The fault in Ellison’s thinking is, Rightwingers can’t be driving this debate if they did not have adherents inside the Democratic Party; and they do. Anthony Weiner is hardly alone. The Democratic Party is also extreme. And Obama is, according to the Wall Street Journal and Commentary and the Jewish press, afraid of losing Jewish money, which is likely a majority of Democratic giving, if he say, comes out against settlements in the Security Council or supports a Palestinian state in the General Assembly.

I’m having some great conversations at Netroots, meaning kindred spirits, like Ellison. But in spite of Ellison’s great efforts, this issue continues to be special, even in the progressive community. Yesterday at Netroots, a heavyweight panel including two congressmen (John Garamendi, Jim McGovern) and Darcy Burner and Steve Clemons said that Democratic Party antiwar folks have to make common cause with the Republican libertarians on Afghanistan, so as to get us out of there, by putting pressure on the president. The thrust of the panel was that Obama has become a war president, and we must take him on by talking, from an American national interest, along with Republicans, about how much money we are wasting that we could be spending on education and infrastructure.

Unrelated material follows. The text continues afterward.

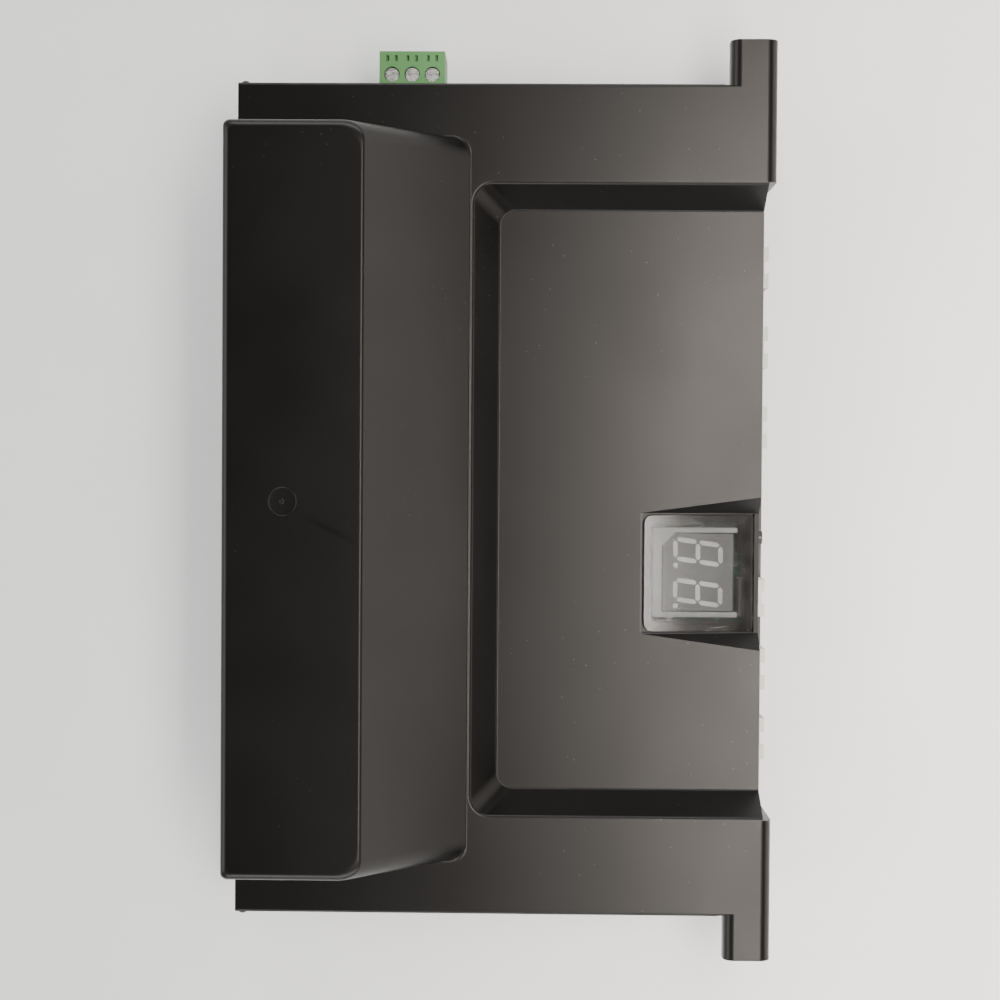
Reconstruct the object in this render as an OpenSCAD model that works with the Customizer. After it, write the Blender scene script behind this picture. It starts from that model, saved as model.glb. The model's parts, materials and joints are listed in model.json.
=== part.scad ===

There is no panel here to talk about a creative coalition to take on the Republican right on settlements/Palestine. Because support for Israel no matter what is actually embedded in the Democratic Party’s left-prog base.

Though again, I’m having good conversations here, there are a lot of us here. Netroots is like J Street that way. The base is to the left of the leadership. More to come soon.

Update: This post initially said that Ellison is the only Muslim in the Congress. He was the first. Andre Carson of Indiana is the other.